For the first time, Gulliver finds himself wanting to stay in exile from humanity, but he is not given the choice. He is appalled by the idea of going to live among the Yahoos, and he has so fully adopted the belief system of the Houyhnhnms that he cannot help but see his wife and children as primitive, ugly, beastlike creatures. But at the same time, he realizes that he has been living with the Houyhnhnms on borrowed time, pretending only half-successfully to be as rational as they are. The simplicity of the Houyhnhnms’ world attracts him, but it is not a world in which he is allowed to live. In the end, he is forced to return to the world from which he came—a single world that encompasses all of the flaws and complexities he has encountered in his travels. But even there Gulliver cannot rest easy. Having seen the things he has, the world of Yahoos is contemptible and disgusting to him.

Allizar
06-28-2008, 05:07 PM
when I was a child I always thought that Gulliver's travels is a child book. the worlds drawn in the book attracted me much. the protoganist was travelling in different countries/ islands and he was sometimes a giant , sometimes a tiny inhabitant. it was really enjoyable while reading. the island of Houyhnhnms was the most attractive one.

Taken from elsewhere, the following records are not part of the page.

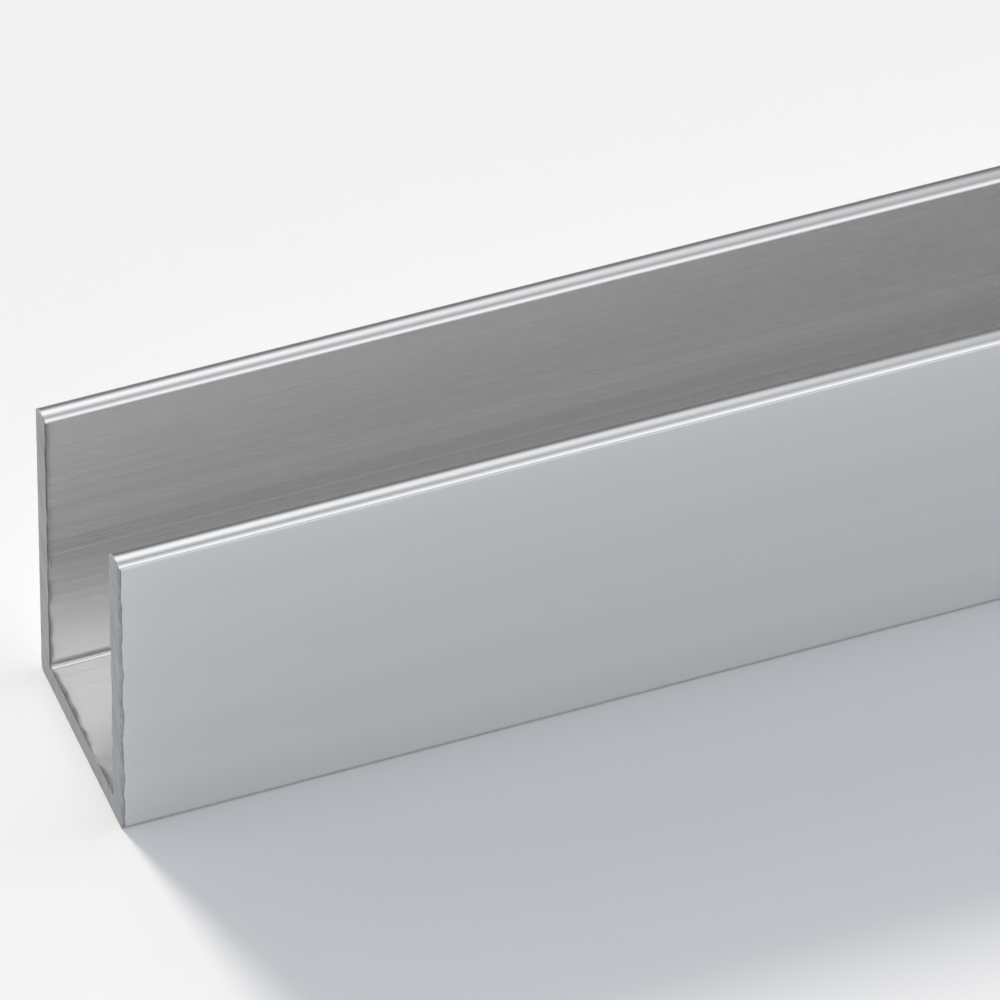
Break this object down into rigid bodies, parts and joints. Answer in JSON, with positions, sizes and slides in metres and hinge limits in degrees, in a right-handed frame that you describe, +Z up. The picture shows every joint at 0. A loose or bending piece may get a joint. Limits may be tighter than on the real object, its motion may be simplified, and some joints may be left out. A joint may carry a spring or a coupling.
{
  "type": "aluminium extrusion profile",
  "caption": "Straight deep U-channel extrusion: flat web with tall parallel flanges, open slot along its whole length, both ends sawn square. Frames, edges or guides panels and sliding parts.",
  "frame": {"origin": "on the web's underside, halfway along the length and halfway across the width", "axes": "+X along the length, +Y across the width from one flange to the other, +Z up from the web to the flange tips"},
  "size_m": [1, 0.02, 0.03],
  "materials": {
    "aluminium": "satin clear-anodised extrusion with fine lines along its length, plain matt metal on the sawn ends"
  },
  "bodies": {
    "root": {"channel": "aluminium"}
  },
  "joints": []
}
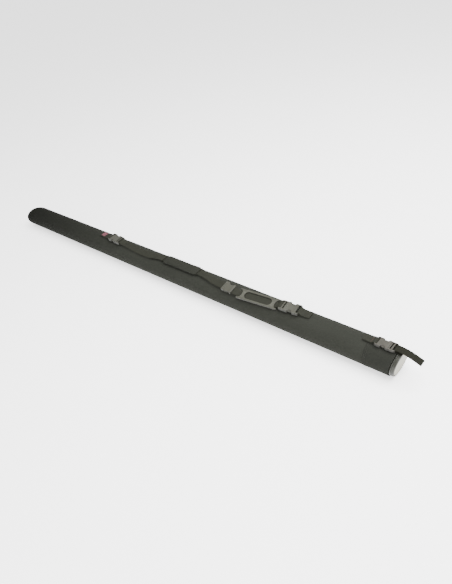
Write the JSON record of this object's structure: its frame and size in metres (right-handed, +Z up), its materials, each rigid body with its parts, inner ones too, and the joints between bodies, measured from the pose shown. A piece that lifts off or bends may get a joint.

I imagined a world that there is an island like that.

but I read the book again three years ago and realised that the islands and the people of these islands are symbols and reflects the time. it is a satire of humanity. it is really a wonderful work of Swift.

I thought that only in Russia where I live this book is considered to be child. To my mind, Guliver's Travels is worth more serious treatment. The final pages of the book fulled of bitterness and despair is a perfect picture of human estrangement which had been created long before Kafka.